Write each line word for word, from the line that contains "if empty is" through the last line of the material below.

━━━ Data section

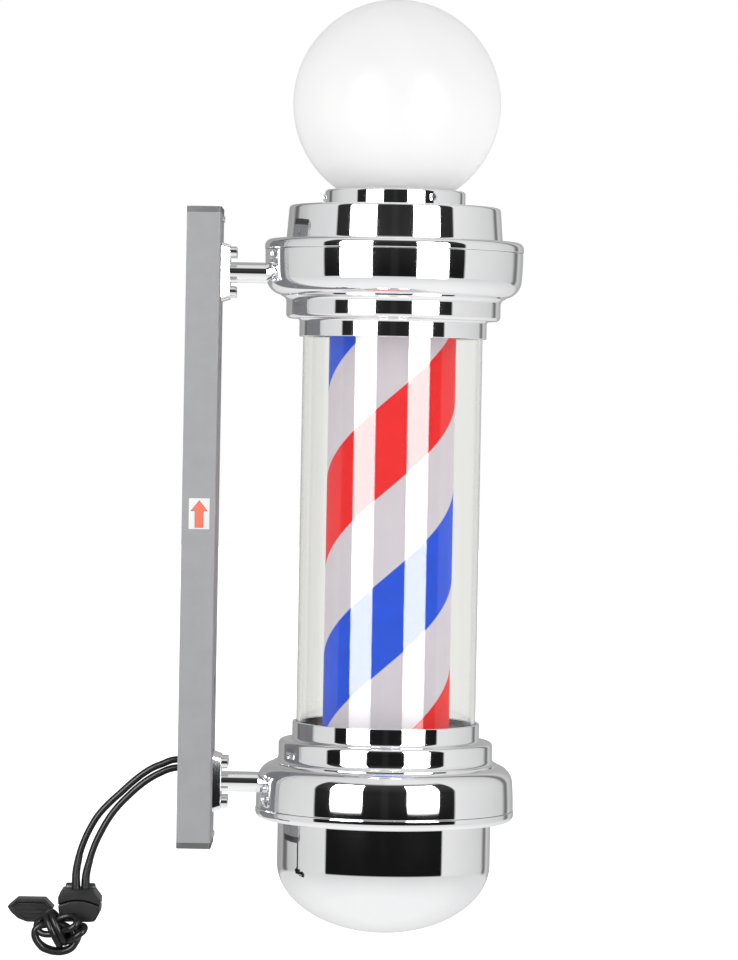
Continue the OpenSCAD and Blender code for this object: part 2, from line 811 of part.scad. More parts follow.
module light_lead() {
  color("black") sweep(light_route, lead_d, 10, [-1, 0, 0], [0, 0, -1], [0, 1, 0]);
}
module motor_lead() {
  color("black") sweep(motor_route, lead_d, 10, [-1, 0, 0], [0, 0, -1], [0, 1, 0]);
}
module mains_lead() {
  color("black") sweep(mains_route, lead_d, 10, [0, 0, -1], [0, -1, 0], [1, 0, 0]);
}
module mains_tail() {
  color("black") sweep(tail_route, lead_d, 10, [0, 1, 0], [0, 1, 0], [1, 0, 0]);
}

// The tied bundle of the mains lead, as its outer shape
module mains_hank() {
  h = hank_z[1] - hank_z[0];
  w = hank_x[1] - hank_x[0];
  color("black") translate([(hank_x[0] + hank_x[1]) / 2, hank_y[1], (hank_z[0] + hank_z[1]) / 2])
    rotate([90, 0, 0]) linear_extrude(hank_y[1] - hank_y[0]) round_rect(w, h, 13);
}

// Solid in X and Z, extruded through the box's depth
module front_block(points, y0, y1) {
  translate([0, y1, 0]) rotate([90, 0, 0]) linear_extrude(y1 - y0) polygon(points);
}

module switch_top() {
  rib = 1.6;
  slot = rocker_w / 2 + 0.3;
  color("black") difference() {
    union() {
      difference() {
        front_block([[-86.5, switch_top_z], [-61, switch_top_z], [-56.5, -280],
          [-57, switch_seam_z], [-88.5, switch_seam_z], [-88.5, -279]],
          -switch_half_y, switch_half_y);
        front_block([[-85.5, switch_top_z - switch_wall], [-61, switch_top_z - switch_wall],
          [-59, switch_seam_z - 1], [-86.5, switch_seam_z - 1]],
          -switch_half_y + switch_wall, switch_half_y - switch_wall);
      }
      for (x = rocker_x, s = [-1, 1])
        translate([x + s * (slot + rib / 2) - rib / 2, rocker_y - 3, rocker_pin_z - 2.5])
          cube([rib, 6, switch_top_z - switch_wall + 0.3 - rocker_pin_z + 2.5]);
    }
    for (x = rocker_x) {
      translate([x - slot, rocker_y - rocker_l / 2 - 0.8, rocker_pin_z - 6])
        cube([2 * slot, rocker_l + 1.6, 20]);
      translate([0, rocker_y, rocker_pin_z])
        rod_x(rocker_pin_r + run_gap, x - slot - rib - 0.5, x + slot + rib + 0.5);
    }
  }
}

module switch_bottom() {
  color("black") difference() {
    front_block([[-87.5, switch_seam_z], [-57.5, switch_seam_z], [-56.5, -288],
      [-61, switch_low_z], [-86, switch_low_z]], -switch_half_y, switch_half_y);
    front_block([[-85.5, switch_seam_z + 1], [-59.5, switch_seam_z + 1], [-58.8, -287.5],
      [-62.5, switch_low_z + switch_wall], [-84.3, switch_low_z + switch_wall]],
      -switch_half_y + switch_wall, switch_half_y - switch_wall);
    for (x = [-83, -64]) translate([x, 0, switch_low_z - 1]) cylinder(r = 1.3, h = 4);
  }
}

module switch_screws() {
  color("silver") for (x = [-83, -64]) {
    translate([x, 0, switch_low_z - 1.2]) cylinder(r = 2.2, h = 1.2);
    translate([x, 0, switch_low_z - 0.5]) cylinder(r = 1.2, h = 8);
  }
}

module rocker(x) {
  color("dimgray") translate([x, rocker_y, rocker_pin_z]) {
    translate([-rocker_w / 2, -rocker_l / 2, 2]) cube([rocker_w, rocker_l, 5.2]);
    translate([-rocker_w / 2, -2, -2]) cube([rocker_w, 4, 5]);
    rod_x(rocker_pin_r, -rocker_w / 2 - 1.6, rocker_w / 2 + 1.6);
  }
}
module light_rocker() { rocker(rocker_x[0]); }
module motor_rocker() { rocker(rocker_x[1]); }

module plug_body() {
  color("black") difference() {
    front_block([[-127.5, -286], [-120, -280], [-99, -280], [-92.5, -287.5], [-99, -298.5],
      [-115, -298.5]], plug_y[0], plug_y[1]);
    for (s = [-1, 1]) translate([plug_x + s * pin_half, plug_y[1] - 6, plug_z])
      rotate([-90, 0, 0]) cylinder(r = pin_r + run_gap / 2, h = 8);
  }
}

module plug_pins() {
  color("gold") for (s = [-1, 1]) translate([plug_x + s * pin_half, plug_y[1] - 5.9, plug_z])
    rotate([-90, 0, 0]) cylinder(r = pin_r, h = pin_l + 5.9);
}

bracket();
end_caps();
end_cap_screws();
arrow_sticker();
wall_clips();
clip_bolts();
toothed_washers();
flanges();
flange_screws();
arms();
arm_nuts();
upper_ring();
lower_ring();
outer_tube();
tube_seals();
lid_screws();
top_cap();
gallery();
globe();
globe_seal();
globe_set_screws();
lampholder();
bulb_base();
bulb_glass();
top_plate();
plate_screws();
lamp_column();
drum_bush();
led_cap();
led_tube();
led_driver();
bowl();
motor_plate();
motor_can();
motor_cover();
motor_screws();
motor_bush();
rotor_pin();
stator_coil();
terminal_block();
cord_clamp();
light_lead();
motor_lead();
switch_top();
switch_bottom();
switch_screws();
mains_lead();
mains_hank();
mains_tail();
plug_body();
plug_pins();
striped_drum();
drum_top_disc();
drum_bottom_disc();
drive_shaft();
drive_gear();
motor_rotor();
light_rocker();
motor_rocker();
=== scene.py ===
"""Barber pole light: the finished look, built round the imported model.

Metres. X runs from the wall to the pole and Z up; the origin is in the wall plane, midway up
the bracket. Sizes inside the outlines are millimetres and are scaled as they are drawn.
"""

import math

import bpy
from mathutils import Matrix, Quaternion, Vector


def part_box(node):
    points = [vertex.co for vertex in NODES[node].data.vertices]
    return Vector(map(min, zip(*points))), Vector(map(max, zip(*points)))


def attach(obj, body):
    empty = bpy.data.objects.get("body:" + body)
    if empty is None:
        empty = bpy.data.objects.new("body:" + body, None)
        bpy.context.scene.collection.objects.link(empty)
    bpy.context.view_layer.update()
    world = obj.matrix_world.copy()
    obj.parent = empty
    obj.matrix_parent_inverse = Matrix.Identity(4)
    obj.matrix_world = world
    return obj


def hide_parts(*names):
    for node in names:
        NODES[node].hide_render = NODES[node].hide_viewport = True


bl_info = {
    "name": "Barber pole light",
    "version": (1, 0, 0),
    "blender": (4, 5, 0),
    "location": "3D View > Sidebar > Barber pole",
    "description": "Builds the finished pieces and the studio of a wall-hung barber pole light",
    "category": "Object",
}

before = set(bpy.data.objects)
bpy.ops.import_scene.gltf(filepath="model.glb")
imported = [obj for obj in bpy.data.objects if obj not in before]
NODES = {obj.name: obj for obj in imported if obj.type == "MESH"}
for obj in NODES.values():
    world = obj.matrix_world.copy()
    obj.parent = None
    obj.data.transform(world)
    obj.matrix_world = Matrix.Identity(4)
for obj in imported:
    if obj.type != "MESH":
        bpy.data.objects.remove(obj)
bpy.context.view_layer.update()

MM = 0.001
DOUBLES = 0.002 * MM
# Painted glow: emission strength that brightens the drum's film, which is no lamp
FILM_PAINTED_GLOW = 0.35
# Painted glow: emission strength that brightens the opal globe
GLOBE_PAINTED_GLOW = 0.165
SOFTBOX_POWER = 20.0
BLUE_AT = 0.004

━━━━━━

Output for this exercise:
    if empty is None:
        empty = bpy.data.objects.new("body:" + body, None)
        bpy.context.scene.collection.objects.link(empty)
    bpy.context.view_layer.update()
    world = obj.matrix_world.copy()
    obj.parent = empty
    obj.matrix_parent_inverse = Matrix.Identity(4)
    obj.matrix_world = world
    return obj


def hide_parts(*names):
    for node in names:
        NODES[node].hide_render = NODES[node].hide_viewport = True


bl_info = {
    "name": "Barber pole light",
    "version": (1, 0, 0),
    "blender": (4, 5, 0),
    "location": "3D View > Sidebar > Barber pole",
    "description": "Builds the finished pieces and the studio of a wall-hung barber pole light",
    "category": "Object",
}

before = set(bpy.data.objects)
bpy.ops.import_scene.gltf(filepath="model.glb")
imported = [obj for obj in bpy.data.objects if obj not in before]
NODES = {obj.name: obj for obj in imported if obj.type == "MESH"}
for obj in NODES.values():
    world = obj.matrix_world.copy()
    obj.parent = None
    obj.data.transform(world)
    obj.matrix_world = Matrix.Identity(4)
for obj in imported:
    if obj.type != "MESH":
        bpy.data.objects.remove(obj)
bpy.context.view_layer.update()

MM = 0.001
DOUBLES = 0.002 * MM
# Painted glow: emission strength that brightens the drum's film, which is no lamp
FILM_PAINTED_GLOW = 0.35
# Painted glow: emission strength that brightens the opal globe
GLOBE_PAINTED_GLOW = 0.165
SOFTBOX_POWER = 20.0
BLUE_AT = 0.004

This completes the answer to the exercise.